*Exercise details*:
Exactly reproduce the lines from the line containing "record = json.load(file)" to the end of the data below, inclusive, and nothing else.

*Stored data*:
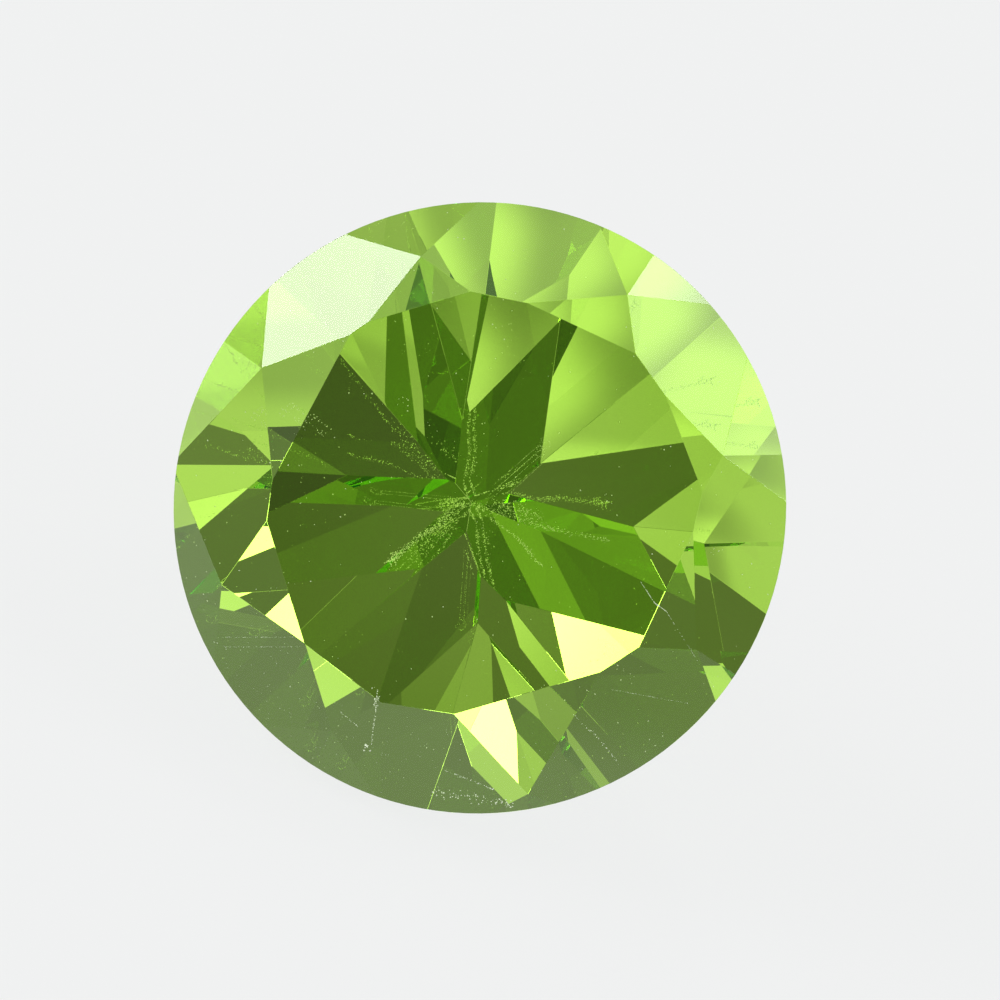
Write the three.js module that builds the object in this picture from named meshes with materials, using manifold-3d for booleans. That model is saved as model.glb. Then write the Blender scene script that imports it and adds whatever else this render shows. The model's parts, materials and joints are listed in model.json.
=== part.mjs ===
// A loose round cut peridot, lying on one main facet of its pavilion.
//
// Millimetres, +Z up. The stone is cut upright first: its axis is Z, the middle of its girdle is at Z = 0,
// its table faces +Z, and azimuths are degrees anticlockwise from +X for a viewer above the table. It is
// then laid down, so that the resting facet is flat on the surface and the table faces up and towards -Y.
import * as THREE from "three";
import { mergeVertices } from "three/addons/utils/BufferGeometryUtils.js";
import Module from "manifold-3d";

// Girdle: the widest part, a thin round band, a touch longer one way than the other.
const GIRDLE_RADIUS = 3.5;
const GIRDLE_LONG_AXIS = 37;
const GIRDLE_LONG_FACTOR = 1.004;
const GIRDLE_SHORT_FACTOR = 0.996;
const GIRDLE_SIDES = 128;
const GIRDLE_TOP = 0.14;
const GIRDLE_BOTTOM = -0.14;

// Crown: the part above the girdle.
const TABLE_HEIGHT = 0.86;

// Bezels, anticlockwise. Each faces its azimuth, slopes down from the table by its slope, and meets the table
// at its reach from the axis. The stone is hand cut, so no two are quite alike.
const BEZELS = [
  { azimuth: 35.5, slope: 35.5, reach: 2.47 },
  { azimuth: 78.5, slope: 35, reach: 2.4 },
  { azimuth: 125, slope: 36, reach: 2.47 },
  { azimuth: 172, slope: 33, reach: 2.39 },
  { azimuth: 217.5, slope: 37.5, reach: 2.53 },
  { azimuth: 261, slope: 34, reach: 2.37 },
  { azimuth: 302.5, slope: 35.5, reach: 2.32 },
  { azimuth: 346.5, slope: 37, reach: 2.43 },
];

// Stars, each between one bezel and the next. A star faces its azimuth and meets the table at its reach
// from the axis. Its outer tip lies on the line where the two bezels meet, tip away from the axis. Two
// upper halves run from that tip to the girdle, and meet each other there at azimuth meet.
const STARS = [
  { azimuth: 65, reach: 2.35, tip: 2.96, meet: 55.5 },
  { azimuth: 106.5, reach: 2.4, tip: 2.95, meet: 104 },
  { azimuth: 152, reach: 2.24, tip: 2.96, meet: 147 },
  { azimuth: 197, reach: 2.37, tip: 3.08, meet: 200 },
  { azimuth: 232.5, reach: 2.45, tip: 3.06, meet: 237 },
  { azimuth: 286, reach: 2.18, tip: 3.32, meet: 279 },
  { azimuth: 335, reach: 2.32, tip: 2.96, meet: 327 },
  { azimuth: 21, reach: 2.44, tip: 2.84, meet: 10 },
];

// Pavilion: the part below the girdle. Its main facets run up from the culet, the point at the bottom. Each
// faces its azimuth, rises by its slope, and meets the bottom of the girdle at its reach from the axis.
const MAINS = [
  { azimuth: 15, slope: 48, reach: 3.49 },
  { azimuth: 65, slope: 47, reach: 3.54 },
  { azimuth: 112, slope: 49, reach: 3.54 },
  { azimuth: 150, slope: 50, reach: 3.48 },
  { azimuth: 196, slope: 48, reach: 3.48 },
  { azimuth: 245.5, slope: 48.5, reach: 3.51 },
  { azimuth: 288.5, slope: 49, reach: 3.5 },
  { azimuth: 324, slope: 46, reach: 3.53 },
];
const RESTING_MAIN = 5;

// Lower halves, two between one main and the next. Both start on the line where the mains meet, this far
// from the axis, and they meet each other at the girdle at azimuth meet. Their lines with the mains aim at
// the girdle at azimuths before and after.
const LOWER_HALVES = [
  { start: 0.86, before: 15, meet: 38.5, after: 72 },
  { start: 1.03, before: 59.5, meet: 87, after: 104 },
  { start: 1.04, before: 107, meet: 132, after: 166 },
  { start: 1.57, before: 156, meet: 172, after: 189 },
  { start: 0.96, before: 196.5, meet: 222, after: 244.5 },
  { start: 1.32, before: 238, meet: 260, after: 296.5 },
  { start: 1.1, before: 286, meet: 301.5, after: 330 },
  { start: 1.77, before: 322.5, meet: 354, after: 376 },
];

const FULL_TURN = 360;
const CUTTER_SIZE = 20;
const BLANK_TOP = 3;
const BLANK_BOTTOM = -5;

const wasm = await Module();
wasm.setup();

function polar(radius, azimuth, height) {
  const turn = THREE.MathUtils.degToRad(azimuth);
  return new THREE.Vector3(radius * Math.cos(turn), radius * Math.sin(turn), height);
}

// The plane of a facet that faces an azimuth. A slope of 0 faces straight up and 180 straight down. At the
// given height the plane is reach away from the axis.
function slopedPlane(azimuth, slope, reach, height) {
  const tilt = THREE.MathUtils.degToRad(slope);
  const normal = polar(Math.sin(tilt), azimuth, Math.cos(tilt));
  return new THREE.Plane().setFromNormalAndCoplanarPoint(normal, polar(reach, azimuth, height));
}

// The plane through three points, facing away from the middle of the stone.
function planeThrough(a, b, c) {
  const plane = new THREE.Plane().setFromCoplanarPoints(a, b, c);
  return plane.constant > 0 ? plane.negate() : plane;
}

// The one point that three planes share.
function meetPoint(p, q, r) {
  const qr = new THREE.Vector3().crossVectors(q.normal, r.normal);
  const rp = new THREE.Vector3().crossVectors(r.normal, p.normal);
  const pq = new THREE.Vector3().crossVectors(p.normal, q.normal);
  const scale = -1 / p.normal.dot(qr);
  return qr.multiplyScalar(p.constant)
    .addScaledVector(rp, q.constant)
    .addScaledVector(pq, r.constant)
    .multiplyScalar(scale);
}

// The point of a plane that lies straight above or below the girdle's outside at an azimuth.
function girdlePoint(plane, azimuth) {
  const point = polar(GIRDLE_RADIUS, azimuth, 0);
  point.z = -plane.distanceToPoint(point) / plane.normal.z;
  return point;
}

// Where the line that two planes share leaves a cylinder round the axis, on its way up (1) or down (-1).
function lineLeavesCylinder(p, q, radius, way) {
  const line = new THREE.Vector3().crossVectors(p.normal, q.normal);
  line.multiplyScalar(way * Math.sign(line.z));
  const start = meetPoint(p, q, slopedPlane(0, 0, 0, 0));
  const a = line.x ** 2 + line.y ** 2;
  const b = start.x * line.x + start.y * line.y;
  const c = start.x ** 2 + start.y ** 2 - radius ** 2;
  return start.addScaledVector(line, (Math.sqrt(b * b - a * c) - b) / a);
}

// One end of the arc that a bezel cuts into the top of the girdle, on the side towards later (1) or earlier
// (-1) azimuths.
function bezelEnd(bezel, side) {
  const slope = THREE.MathUtils.degToRad(bezel.slope);
  const reach = bezel.reach + (TABLE_HEIGHT - GIRDLE_TOP) / Math.tan(slope);
  const halfArc = THREE.MathUtils.radToDeg(Math.acos(reach / GIRDLE_RADIUS));
  return polar(GIRDLE_RADIUS, bezel.azimuth + side * halfArc, GIRDLE_TOP);
}

function crownPlanes() {
  const table = slopedPlane(0, 0, 0, TABLE_HEIGHT);
  const bezels = BEZELS.map((b) => slopedPlane(b.azimuth, b.slope, b.reach, TABLE_HEIGHT));
  const planes = [table, ...bezels];
  STARS.forEach((star, i) => {
    const next = (i + 1) % BEZELS.length;
    const tip = lineLeavesCylinder(bezels[i], bezels[next], star.tip, -1);
    const inner = polar(star.reach, star.azimuth, TABLE_HEIGHT);
    const along = polar(1, star.azimuth + FULL_TURN / 4, 0);
    const meet = polar(GIRDLE_RADIUS, star.meet, GIRDLE_TOP);
    planes.push(
      planeThrough(inner, inner.clone().add(along), tip),
      planeThrough(tip, meet, bezelEnd(BEZELS[i], 1)),
      planeThrough(tip, meet, bezelEnd(BEZELS[next], -1)),
    );
  });
  return planes;
}

function pavilionPlanes() {
  const mains = MAINS.map((m) => slopedPlane(m.azimuth, FULL_TURN / 2 - m.slope, m.reach, GIRDLE_BOTTOM));
  const halves = LOWER_HALVES.flatMap((half, i) => {
    const before = mains[i];
    const after = mains[(i + 1) % mains.length];
    const inner = lineLeavesCylinder(before, after, half.start, 1);
    const meet = polar(GIRDLE_RADIUS, half.meet, GIRDLE_BOTTOM);
    return [
      planeThrough(inner, meet, girdlePoint(before, half.before)),
      planeThrough(inner, meet, girdlePoint(after, half.after)),
    ];
  });
  return { mains, halves };
}

// A closed geometry as a solid that can be cut.
function solidOf(geometry) {
  geometry.deleteAttribute("normal");
  geometry.deleteAttribute("uv");
  const merged = mergeVertices(geometry);
  return new wasm.Manifold(new wasm.Mesh({
    numProp: 3,
    vertProperties: new Float32Array(merged.attributes.position.array),
    triVerts: new Uint32Array(merged.index.array),
  }));
}

function geometryOf(solid) {
  const mesh = solid.getMesh();
  const geometry = new THREE.BufferGeometry();
  geometry.setAttribute("position", new THREE.BufferAttribute(mesh.vertProperties, mesh.numProp));
  geometry.setIndex(new THREE.BufferAttribute(mesh.triVerts, 1));
  geometry.computeVertexNormals();
  return geometry;
}

// The rough preform: a round bar as wide as the girdle, along Z.
function preform() {
  const profile = [
    new THREE.Vector2(0, BLANK_BOTTOM),
    new THREE.Vector2(GIRDLE_RADIUS, BLANK_BOTTOM),
    new THREE.Vector2(GIRDLE_RADIUS, BLANK_TOP),
    new THREE.Vector2(0, BLANK_TOP),
  ];
  const longAxis = THREE.MathUtils.degToRad(GIRDLE_LONG_AXIS);
  const bar = new THREE.LatheGeometry(profile, GIRDLE_SIDES);
  bar.rotateX(Math.PI / 2);
  bar.scale(GIRDLE_LONG_FACTOR, GIRDLE_SHORT_FACTOR, 1);
  bar.rotateZ(longAxis);
  return solidOf(bar);
}

// Everything on the outer side of a plane, as far as the cutter reaches.
function outsideOf(plane) {
  const cutter = new THREE.BoxGeometry(CUTTER_SIZE, CUTTER_SIZE, CUTTER_SIZE);
  const face = plane.normal.clone().multiplyScalar(-plane.constant);
  const turn = new THREE.Quaternion().setFromUnitVectors(new THREE.Vector3(0, 0, 1), plane.normal);
  cutter.translate(0, 0, CUTTER_SIZE / 2);
  cutter.applyQuaternion(turn);
  cutter.translate(face.x, face.y, face.z);
  return solidOf(cutter);
}

function cutStone(planes) {
  return geometryOf(planes.reduce((stone, plane) => stone.subtract(outsideOf(plane)), preform()));
}

// Turns the stone so that the resting facet faces straight down and the table leans towards -Y.
function restingTurn(restingPlane) {
  const down = new THREE.Vector3(0, 0, -1);
  const up = new THREE.Vector3(0, 0, 1);
  const lay = new THREE.Quaternion().setFromUnitVectors(restingPlane.normal, down);
  const table = up.clone().applyQuaternion(lay);
  const heading = Math.atan2(table.y, table.x);
  const swing = new THREE.Quaternion().setFromAxisAngle(up, -Math.PI / 2 - heading);
  return swing.multiply(lay);
}

const pavilion = pavilionPlanes();
const geometry = cutStone([...crownPlanes(), ...pavilion.mains, ...pavilion.halves]);
const peridotGreen = new THREE.MeshStandardMaterial({ color: 0x7fae24, roughness: 0.05, metalness: 0 });

const peridot = new THREE.Mesh(geometry, peridotGreen);
peridot.name = "peridot";
peridot.quaternion.copy(restingTurn(pavilion.mains[RESTING_MAIN]));
peridot.updateMatrixWorld(true);

// The origin is under the middle of the stone's box, on the surface that it rests on.
const box = new THREE.Box3().setFromObject(peridot, true);
const middle = box.getCenter(new THREE.Vector3());
peridot.position.set(-middle.x, -middle.y, -box.min.z);

const stone = new THREE.Group();
stone.add(peridot);

export default stone;
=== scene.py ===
"""A loose round cut peridot on a plain pale floor, seen straight on to its table.

The file is laid out as an add-on and run as a script. The frame gives the stone's place and size, in metres.
Inside the file, places on the stone are given in its own frame: millimetres from its axis, azimuths in
degrees anticlockwise from the right of the photo, and polar angles in degrees from the way the table faces.
"""
import json
import math
import random

import bmesh
import bpy
from mathutils import Matrix, Vector
from mathutils.bvhtree import BVHTree


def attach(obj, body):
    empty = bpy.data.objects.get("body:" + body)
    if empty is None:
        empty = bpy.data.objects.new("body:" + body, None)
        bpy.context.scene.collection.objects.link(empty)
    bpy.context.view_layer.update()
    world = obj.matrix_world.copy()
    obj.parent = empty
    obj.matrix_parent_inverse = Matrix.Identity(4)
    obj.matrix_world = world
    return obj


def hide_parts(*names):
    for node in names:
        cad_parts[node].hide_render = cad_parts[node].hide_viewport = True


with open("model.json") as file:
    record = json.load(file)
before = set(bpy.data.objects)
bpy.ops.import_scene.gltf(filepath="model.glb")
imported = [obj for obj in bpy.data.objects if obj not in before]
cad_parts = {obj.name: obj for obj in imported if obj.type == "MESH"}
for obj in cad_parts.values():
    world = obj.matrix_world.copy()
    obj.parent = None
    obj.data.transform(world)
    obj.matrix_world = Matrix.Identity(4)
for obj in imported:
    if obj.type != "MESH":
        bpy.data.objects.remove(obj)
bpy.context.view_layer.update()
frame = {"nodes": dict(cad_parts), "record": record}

bl_info = {
    "name": "Round Cut Peridot",
    "version": (1, 0, 0),
    "blender": (4, 5, 0),
    "location": "View3D > Sidebar > Peridot",
    "description": "Builds a loose round cut peridot with its inclusions and wear, and its stage",
    "category": "Object",
}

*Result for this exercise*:
    record = json.load(file)
before = set(bpy.data.objects)
bpy.ops.import_scene.gltf(filepath="model.glb")
imported = [obj for obj in bpy.data.objects if obj not in before]
cad_parts = {obj.name: obj for obj in imported if obj.type == "MESH"}
for obj in cad_parts.values():
    world = obj.matrix_world.copy()
    obj.parent = None
    obj.data.transform(world)
    obj.matrix_world = Matrix.Identity(4)
for obj in imported:
    if obj.type != "MESH":
        bpy.data.objects.remove(obj)
bpy.context.view_layer.update()
frame = {"nodes": dict(cad_parts), "record": record}

bl_info = {
    "name": "Round Cut Peridot",
    "version": (1, 0, 0),
    "blender": (4, 5, 0),
    "location": "View3D > Sidebar > Peridot",
    "description": "Builds a loose round cut peridot with its inclusions and wear, and its stage",
    "category": "Object",
}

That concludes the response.